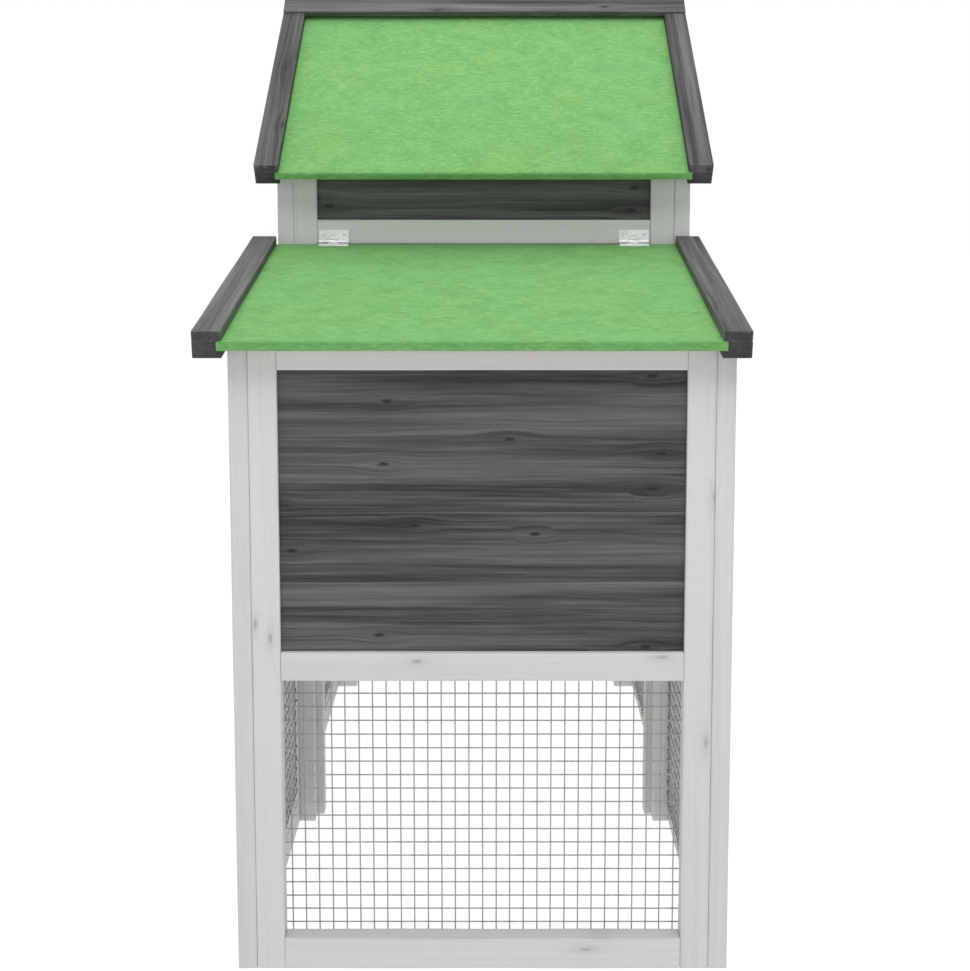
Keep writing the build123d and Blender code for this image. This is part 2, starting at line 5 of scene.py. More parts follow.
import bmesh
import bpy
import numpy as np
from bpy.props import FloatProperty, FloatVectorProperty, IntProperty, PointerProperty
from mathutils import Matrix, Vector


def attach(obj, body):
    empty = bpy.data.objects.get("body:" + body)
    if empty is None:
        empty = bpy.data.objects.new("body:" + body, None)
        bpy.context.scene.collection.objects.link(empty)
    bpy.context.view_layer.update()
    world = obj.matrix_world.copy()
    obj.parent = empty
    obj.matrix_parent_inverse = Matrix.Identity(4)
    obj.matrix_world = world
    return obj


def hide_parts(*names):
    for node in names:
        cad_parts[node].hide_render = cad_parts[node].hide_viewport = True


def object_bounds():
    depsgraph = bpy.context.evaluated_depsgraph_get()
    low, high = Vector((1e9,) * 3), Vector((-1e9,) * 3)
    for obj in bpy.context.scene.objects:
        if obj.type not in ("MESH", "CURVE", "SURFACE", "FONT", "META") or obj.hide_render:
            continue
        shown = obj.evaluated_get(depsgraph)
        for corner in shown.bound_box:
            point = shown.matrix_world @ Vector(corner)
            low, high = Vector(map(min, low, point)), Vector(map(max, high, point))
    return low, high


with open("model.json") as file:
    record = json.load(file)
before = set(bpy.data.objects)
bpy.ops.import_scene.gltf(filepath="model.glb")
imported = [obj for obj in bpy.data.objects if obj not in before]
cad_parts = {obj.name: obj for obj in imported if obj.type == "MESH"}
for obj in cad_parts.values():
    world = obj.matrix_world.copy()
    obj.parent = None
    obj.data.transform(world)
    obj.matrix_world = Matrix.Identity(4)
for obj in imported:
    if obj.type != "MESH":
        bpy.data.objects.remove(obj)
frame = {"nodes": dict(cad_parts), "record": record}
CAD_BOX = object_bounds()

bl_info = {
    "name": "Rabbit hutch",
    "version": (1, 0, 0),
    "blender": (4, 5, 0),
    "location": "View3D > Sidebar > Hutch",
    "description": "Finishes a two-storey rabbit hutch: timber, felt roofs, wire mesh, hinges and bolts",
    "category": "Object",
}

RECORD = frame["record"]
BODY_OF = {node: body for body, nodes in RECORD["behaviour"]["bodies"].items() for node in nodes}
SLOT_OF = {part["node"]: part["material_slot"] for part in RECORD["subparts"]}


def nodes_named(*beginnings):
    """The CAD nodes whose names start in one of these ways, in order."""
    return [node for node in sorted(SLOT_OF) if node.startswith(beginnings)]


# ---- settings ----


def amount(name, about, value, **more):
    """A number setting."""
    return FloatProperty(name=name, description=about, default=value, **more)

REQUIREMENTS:
In the listing above, please print only the lines from the first one to the line where "point = shown.matrix_world" appears, exactly as written, both of those lines included.

EXERCISE ANSWER:
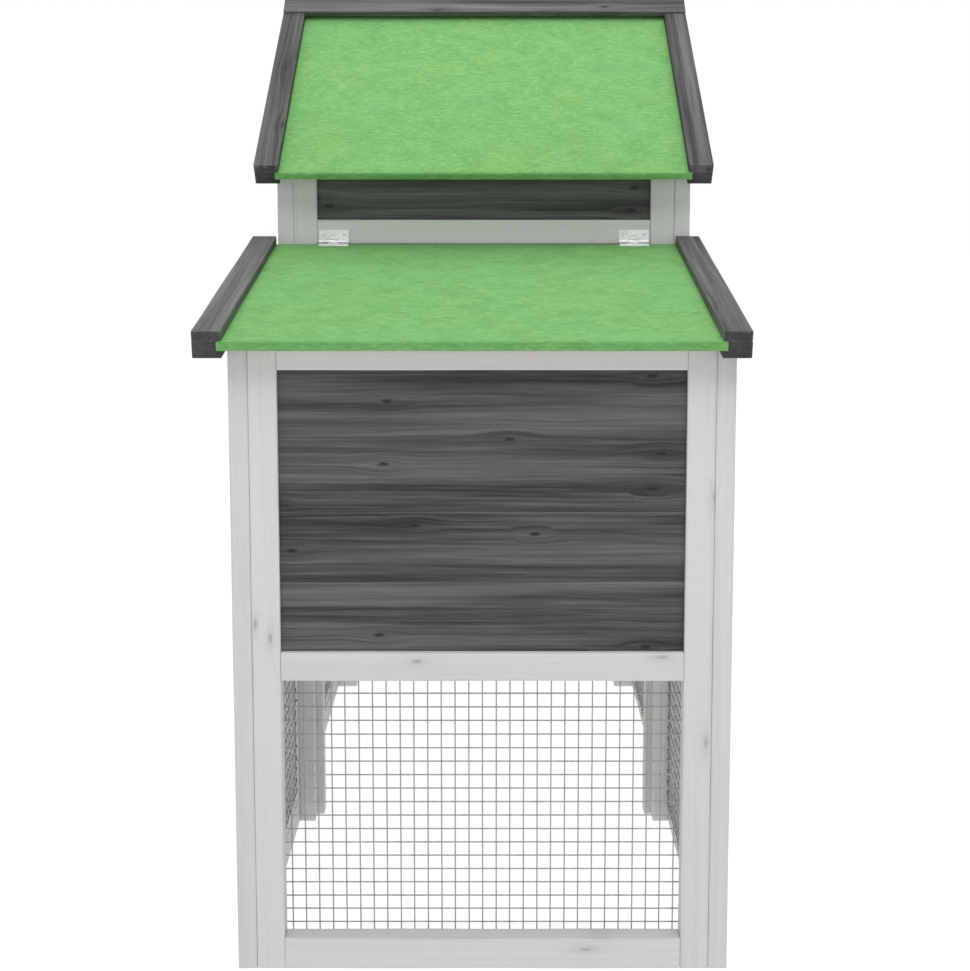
Keep writing the build123d and Blender code for this image. This is part 2, starting at line 5 of scene.py. More parts follow.
import bmesh
import bpy
import numpy as np
from bpy.props import FloatProperty, FloatVectorProperty, IntProperty, PointerProperty
from mathutils import Matrix, Vector


def attach(obj, body):
    empty = bpy.data.objects.get("body:" + body)
    if empty is None:
        empty = bpy.data.objects.new("body:" + body, None)
        bpy.context.scene.collection.objects.link(empty)
    bpy.context.view_layer.update()
    world = obj.matrix_world.copy()
    obj.parent = empty
    obj.matrix_parent_inverse = Matrix.Identity(4)
    obj.matrix_world = world
    return obj


def hide_parts(*names):
    for node in names:
        cad_parts[node].hide_render = cad_parts[node].hide_viewport = True


def object_bounds():
    depsgraph = bpy.context.evaluated_depsgraph_get()
    low, high = Vector((1e9,) * 3), Vector((-1e9,) * 3)
    for obj in bpy.context.scene.objects:
        if obj.type not in ("MESH", "CURVE", "SURFACE", "FONT", "META") or obj.hide_render:
            continue
        shown = obj.evaluated_get(depsgraph)
        for corner in shown.bound_box:
            point = shown.matrix_world @ Vector(corner)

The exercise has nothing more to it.